Lithium chloride in a glass dish. Photo: Uwe Anspach/dpa

And how is lithium extracted?

Just as lime is dissolved in our tap water, lithium is also present in dissolved form in the thermal water from the depths. The idea is to extract it selectively. The key word here is direct lithium extraction, or DLE for short. Several methods are currently being investigated. One is inorganic sorbents. These are, for example, ionic sieves that only incorporate lithium into their mineral structure. These are installed in the thermal water flow and filter out the lithium. Lithium extraction from geothermal water has been studied for over 50 years. However, such extraction systems are complex chemical plants that must be built in addition to the geothermal power plant. It's not like screwing in a little filter. Until now, the final technical maturity on an industrial scale has always failed because the price of lithium was too low. And that's different now, because the expansion of e-mobility in recent years has caused the price of lithium to rise sharply, making unconventional deposits more interesting.

How would domestic lithium affect our industry?

Based on our findings, the impact could be significant. You just have to remember that lithium is at the heart of today's advanced battery technology. It started with mobile devices such as laptops, tablets, digital cameras and cell phones. The automotive industry is now tied to batteries. And electricity storage for the energy transition is on the rise. This is the demand side.

Valentin Goldberg is a researcher in the Department of Geothermal Energy and Reservoir Engineering at the Karlsruhe Institute of Technology (KIT). Photo: KIT

And the supply side?

Well, three-quarters of the world's lithium comes from two countries: Chile and Australia. This means that we have a relatively undiversified market with only a few producing countries. At the same time, almost all lithium is processed in China. This makes our battery market very dependent. In terms of security of supply, domestic sources of lithium are very important.

What demand could be met by domestic production?

We have done the math. If all existing deep geothermal plants in Germany were immediately equipped with a lithium extraction plant, between two and 13 percent of the lithium required for battery production in Germany could be extracted. With every geothermal power plant in the relevant regions, it could be more.

Now, demand is one side of the coin. But what about the cost side?

Unfortunately, there are no commercial plants on an industrial scale from which we can directly derive the costs. But the drilling required for lithium extraction is comparable to that in the oil and gas industry, with costs in the tens of millions. Then there is the investment in the power plant and the extraction plant. All in all, various studies suggest a price of $4,000 to $5,000 per ton of lithium carbonate.  This is the form of lithium that is extracted at the end of the mining process and then processed into battery precursors.

And how do these costs compare to conventional lithium mining?

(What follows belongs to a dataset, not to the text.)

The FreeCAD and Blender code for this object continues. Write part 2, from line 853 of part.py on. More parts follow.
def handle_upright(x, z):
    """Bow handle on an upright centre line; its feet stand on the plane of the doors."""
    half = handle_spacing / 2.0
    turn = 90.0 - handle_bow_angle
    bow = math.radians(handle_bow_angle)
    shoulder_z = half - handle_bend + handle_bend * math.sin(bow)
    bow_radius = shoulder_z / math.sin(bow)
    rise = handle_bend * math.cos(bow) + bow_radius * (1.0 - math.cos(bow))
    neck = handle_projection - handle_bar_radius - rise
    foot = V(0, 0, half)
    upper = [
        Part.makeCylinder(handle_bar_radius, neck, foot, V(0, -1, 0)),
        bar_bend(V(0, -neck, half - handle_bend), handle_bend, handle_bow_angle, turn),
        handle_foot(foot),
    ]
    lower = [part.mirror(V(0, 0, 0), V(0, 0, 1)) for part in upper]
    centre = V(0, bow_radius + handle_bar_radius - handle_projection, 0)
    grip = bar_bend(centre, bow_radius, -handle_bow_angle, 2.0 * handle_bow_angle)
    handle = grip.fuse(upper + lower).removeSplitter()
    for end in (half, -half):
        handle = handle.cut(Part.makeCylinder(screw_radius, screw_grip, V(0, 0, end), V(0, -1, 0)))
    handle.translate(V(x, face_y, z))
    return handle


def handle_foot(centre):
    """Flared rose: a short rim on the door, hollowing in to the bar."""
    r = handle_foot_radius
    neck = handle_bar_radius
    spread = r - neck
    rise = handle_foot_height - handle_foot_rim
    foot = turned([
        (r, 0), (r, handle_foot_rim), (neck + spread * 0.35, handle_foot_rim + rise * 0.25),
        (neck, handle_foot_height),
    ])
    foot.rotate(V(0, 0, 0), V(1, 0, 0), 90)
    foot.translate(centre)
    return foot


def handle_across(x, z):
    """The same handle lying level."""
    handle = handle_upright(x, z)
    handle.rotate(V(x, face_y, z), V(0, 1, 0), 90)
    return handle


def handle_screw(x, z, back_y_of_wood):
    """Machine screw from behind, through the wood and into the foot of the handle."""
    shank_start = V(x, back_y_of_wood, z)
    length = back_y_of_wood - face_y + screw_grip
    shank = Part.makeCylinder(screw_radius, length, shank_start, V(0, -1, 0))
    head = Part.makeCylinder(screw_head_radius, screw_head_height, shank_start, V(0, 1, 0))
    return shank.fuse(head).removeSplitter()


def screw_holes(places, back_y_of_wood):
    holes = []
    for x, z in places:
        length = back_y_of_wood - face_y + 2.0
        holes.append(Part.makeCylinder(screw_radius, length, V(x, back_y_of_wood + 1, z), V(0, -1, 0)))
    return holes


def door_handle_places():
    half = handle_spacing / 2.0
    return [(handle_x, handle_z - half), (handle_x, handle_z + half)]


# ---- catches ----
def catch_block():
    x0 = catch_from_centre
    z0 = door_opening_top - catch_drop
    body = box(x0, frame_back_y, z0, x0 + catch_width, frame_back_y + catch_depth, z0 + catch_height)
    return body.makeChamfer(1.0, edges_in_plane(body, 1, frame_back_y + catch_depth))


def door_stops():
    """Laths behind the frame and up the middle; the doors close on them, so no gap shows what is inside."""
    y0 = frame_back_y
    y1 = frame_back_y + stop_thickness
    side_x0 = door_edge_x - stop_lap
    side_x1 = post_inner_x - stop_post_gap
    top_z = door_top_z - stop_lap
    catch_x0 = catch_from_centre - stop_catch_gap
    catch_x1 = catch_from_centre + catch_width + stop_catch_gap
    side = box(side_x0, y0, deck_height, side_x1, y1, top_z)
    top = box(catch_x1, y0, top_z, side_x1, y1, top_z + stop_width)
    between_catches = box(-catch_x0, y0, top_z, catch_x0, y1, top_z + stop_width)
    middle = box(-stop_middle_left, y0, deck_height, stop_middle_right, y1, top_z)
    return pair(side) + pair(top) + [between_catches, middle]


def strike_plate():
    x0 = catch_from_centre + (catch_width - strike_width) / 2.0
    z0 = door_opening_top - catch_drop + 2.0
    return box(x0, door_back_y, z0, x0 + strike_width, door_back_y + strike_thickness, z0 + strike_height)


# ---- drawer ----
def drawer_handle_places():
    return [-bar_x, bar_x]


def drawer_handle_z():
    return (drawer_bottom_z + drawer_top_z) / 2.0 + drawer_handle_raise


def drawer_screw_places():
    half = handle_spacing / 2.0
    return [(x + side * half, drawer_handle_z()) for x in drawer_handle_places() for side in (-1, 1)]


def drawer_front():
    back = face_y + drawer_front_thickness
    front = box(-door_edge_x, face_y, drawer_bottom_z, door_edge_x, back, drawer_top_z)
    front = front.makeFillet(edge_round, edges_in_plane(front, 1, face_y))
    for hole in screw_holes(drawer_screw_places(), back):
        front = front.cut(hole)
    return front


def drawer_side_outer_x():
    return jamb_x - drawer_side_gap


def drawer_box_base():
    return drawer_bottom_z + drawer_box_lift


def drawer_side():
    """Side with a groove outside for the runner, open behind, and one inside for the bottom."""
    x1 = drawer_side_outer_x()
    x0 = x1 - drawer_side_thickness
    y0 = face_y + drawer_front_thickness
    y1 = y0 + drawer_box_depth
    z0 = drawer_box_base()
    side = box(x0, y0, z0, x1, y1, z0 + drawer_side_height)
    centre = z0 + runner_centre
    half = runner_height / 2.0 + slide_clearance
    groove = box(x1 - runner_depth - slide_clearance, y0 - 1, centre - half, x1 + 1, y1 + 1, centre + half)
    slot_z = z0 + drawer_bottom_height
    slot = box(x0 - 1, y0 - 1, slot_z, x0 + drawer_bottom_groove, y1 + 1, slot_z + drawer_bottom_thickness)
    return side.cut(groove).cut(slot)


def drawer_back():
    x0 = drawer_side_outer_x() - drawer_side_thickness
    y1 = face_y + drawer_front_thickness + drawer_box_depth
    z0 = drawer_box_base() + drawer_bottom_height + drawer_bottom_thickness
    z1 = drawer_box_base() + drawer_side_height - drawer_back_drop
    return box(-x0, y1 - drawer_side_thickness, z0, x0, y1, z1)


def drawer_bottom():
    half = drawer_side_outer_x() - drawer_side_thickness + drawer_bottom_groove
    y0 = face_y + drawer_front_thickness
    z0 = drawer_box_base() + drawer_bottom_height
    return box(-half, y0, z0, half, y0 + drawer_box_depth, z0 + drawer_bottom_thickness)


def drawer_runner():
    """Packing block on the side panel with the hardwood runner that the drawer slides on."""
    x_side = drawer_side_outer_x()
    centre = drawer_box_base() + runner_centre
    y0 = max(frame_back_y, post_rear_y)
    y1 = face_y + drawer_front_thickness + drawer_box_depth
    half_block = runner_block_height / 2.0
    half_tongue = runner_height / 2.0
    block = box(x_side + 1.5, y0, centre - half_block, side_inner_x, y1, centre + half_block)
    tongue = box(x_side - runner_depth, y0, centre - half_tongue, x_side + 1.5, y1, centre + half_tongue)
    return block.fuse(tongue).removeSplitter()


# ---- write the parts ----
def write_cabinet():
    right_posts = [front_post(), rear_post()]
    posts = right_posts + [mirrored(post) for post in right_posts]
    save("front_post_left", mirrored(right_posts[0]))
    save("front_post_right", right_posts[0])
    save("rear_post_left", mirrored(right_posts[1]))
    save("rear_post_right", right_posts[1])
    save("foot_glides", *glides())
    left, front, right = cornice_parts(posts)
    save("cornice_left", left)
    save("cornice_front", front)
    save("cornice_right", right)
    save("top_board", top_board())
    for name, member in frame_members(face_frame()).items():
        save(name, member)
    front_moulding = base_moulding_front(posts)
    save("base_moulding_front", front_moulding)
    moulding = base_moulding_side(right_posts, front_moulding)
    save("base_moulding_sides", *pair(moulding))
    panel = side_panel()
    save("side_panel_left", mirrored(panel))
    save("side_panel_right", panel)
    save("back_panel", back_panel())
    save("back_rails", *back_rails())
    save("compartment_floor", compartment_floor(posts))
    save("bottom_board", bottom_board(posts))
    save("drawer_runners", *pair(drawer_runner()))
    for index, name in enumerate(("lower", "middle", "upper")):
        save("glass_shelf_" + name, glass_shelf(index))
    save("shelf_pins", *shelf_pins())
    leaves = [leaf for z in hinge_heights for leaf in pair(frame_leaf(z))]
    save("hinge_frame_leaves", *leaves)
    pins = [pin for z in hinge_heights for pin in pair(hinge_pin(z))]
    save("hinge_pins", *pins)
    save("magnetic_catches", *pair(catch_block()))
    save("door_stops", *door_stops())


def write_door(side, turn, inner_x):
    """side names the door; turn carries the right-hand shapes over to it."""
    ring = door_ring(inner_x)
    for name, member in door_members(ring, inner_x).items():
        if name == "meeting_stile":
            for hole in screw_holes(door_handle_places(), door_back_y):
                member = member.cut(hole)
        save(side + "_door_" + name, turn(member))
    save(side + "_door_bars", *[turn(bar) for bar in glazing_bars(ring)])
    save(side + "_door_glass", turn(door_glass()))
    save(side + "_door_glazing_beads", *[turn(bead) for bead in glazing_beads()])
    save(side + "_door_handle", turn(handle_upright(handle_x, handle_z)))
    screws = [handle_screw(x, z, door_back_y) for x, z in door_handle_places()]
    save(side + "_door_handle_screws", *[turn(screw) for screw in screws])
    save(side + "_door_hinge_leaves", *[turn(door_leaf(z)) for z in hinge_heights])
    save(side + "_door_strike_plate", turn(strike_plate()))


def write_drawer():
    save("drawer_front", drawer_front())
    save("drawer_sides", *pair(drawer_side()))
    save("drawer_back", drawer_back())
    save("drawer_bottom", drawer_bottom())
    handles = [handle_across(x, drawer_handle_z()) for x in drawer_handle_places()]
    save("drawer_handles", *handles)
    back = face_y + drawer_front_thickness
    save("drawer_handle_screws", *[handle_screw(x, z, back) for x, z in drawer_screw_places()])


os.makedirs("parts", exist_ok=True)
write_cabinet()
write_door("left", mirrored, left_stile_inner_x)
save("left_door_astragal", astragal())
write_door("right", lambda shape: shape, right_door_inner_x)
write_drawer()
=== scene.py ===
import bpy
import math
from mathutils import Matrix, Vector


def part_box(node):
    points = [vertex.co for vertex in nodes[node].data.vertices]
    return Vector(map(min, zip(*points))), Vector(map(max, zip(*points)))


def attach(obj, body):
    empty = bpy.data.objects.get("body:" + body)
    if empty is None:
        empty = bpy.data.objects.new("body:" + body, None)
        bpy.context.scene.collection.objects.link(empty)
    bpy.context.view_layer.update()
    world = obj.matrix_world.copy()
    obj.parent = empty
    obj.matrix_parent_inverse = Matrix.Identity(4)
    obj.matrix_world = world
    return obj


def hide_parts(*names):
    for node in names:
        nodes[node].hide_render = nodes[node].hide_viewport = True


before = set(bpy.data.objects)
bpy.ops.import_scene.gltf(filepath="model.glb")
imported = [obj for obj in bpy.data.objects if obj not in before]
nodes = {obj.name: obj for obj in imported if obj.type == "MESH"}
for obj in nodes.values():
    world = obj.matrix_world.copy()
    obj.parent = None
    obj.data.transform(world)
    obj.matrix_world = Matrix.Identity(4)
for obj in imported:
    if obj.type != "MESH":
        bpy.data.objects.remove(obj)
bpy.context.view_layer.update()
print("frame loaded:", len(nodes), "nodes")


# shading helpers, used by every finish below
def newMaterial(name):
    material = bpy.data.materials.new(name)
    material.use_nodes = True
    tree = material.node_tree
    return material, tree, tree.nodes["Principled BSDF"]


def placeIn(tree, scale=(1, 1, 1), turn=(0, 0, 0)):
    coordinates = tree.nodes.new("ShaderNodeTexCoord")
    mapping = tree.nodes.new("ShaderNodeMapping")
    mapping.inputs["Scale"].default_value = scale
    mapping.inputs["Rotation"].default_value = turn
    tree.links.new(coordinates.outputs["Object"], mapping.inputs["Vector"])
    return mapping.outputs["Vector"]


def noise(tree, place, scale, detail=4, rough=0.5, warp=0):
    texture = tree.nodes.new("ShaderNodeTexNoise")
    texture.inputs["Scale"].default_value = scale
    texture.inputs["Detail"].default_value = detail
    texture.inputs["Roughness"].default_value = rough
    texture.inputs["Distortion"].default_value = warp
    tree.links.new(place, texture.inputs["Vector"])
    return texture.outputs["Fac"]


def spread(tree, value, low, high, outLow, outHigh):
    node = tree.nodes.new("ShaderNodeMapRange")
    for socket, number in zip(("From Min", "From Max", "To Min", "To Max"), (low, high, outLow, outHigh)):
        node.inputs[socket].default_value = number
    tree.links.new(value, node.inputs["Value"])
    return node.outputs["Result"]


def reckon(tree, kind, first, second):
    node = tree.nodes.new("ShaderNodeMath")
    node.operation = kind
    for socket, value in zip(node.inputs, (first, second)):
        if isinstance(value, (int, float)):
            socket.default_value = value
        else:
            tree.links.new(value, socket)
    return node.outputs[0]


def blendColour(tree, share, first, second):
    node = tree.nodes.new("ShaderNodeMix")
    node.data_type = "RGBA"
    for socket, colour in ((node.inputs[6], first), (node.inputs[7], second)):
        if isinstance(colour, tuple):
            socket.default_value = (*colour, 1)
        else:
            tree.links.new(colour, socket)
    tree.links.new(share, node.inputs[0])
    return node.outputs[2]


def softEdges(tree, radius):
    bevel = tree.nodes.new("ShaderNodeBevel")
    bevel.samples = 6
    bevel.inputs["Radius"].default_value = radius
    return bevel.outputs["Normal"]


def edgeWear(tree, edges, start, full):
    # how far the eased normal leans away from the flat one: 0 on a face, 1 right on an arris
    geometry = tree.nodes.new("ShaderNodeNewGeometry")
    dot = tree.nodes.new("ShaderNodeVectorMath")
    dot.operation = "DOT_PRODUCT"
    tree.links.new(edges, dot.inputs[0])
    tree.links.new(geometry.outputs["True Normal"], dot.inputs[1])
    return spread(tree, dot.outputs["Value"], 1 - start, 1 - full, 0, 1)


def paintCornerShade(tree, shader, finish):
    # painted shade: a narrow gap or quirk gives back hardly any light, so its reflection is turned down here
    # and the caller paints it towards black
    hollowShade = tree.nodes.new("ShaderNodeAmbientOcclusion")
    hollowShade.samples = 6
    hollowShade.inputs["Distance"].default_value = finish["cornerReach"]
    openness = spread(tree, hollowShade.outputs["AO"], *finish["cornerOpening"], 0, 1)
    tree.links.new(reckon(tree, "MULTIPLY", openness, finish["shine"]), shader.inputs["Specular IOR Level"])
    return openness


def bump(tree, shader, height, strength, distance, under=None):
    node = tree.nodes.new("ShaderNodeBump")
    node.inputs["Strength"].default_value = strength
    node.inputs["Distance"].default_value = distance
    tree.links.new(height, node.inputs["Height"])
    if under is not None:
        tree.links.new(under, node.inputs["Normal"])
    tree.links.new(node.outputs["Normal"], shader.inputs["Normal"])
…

As mentioned above, there are two dominant lithium producers, and they mine in different ways. In Chile, lithium is extracted from salt lakes. The cost of extracted lithium carbonate is between $2,500 and $3,000 per ton. In Australia, lithium is extracted from an ore body using traditional open pit mining methods. The cost is about $5,000 per ton of lithium carbonate, which is about the same as deep geothermal.

View of the Bruchsal geothermal plant. Photo: EnBW/Uli Deck

Are there any findings on how lithium extraction could affect the geothermal plants on the one hand and the thermal springs on the other?

Lithium production would have an impact on geothermal energy production in that it consumes heat and electricity itself. This part cannot be fed into the grid. However, it is not yet possible to say how much. We have studied in detail how the plants affect the thermal sources. We have simulated 30 years of continuous production and looked at how the lithium concentration behaves. According to this, it is quite plausible that the lithium concentration at the production well can decrease by 30 to 50 percent within five to ten years. That sounds like a lot. But unlike oil and gas reservoirs, geothermal reservoirs are not geometrically closed formations, but open structures. So there are still lateral inflows that supply lithium from other sides. That is why we are not going down to zero, but approaching a constant level that would allow continuous production for a period of 30 years.

So geothermal energy could pave the way for lithium extraction from thermal waters. Conversely, is there an impact on the use of geothermal energy?

I think it will give a boost to deep geothermal. Oil and gas companies are now jumping on the bandwagon. For them, geothermal energy has not been very attractive for just producing electricity and heat. That is changing with lithium. Lithium mining can also help improve the image of geothermal energy. Concerns about mining risks are a constant topic of discussion. But lithium is closely linked to the automotive industry. And that plays a role in the lives of many people in Germany, so the benefits are tangible for many people. Last but not least, deep geothermal energy and domestic lithium production also have something to do with our ecological conscience. After all, as mentioned above, we currently get our lithium from the other side of the world. Mining, processing, transportation; all of this causes a lot of emissions. With lithium from thermal water, we would have a local raw material. This not only reduces dependency, but also reduces the ecological footprint of the raw materials we use in this country.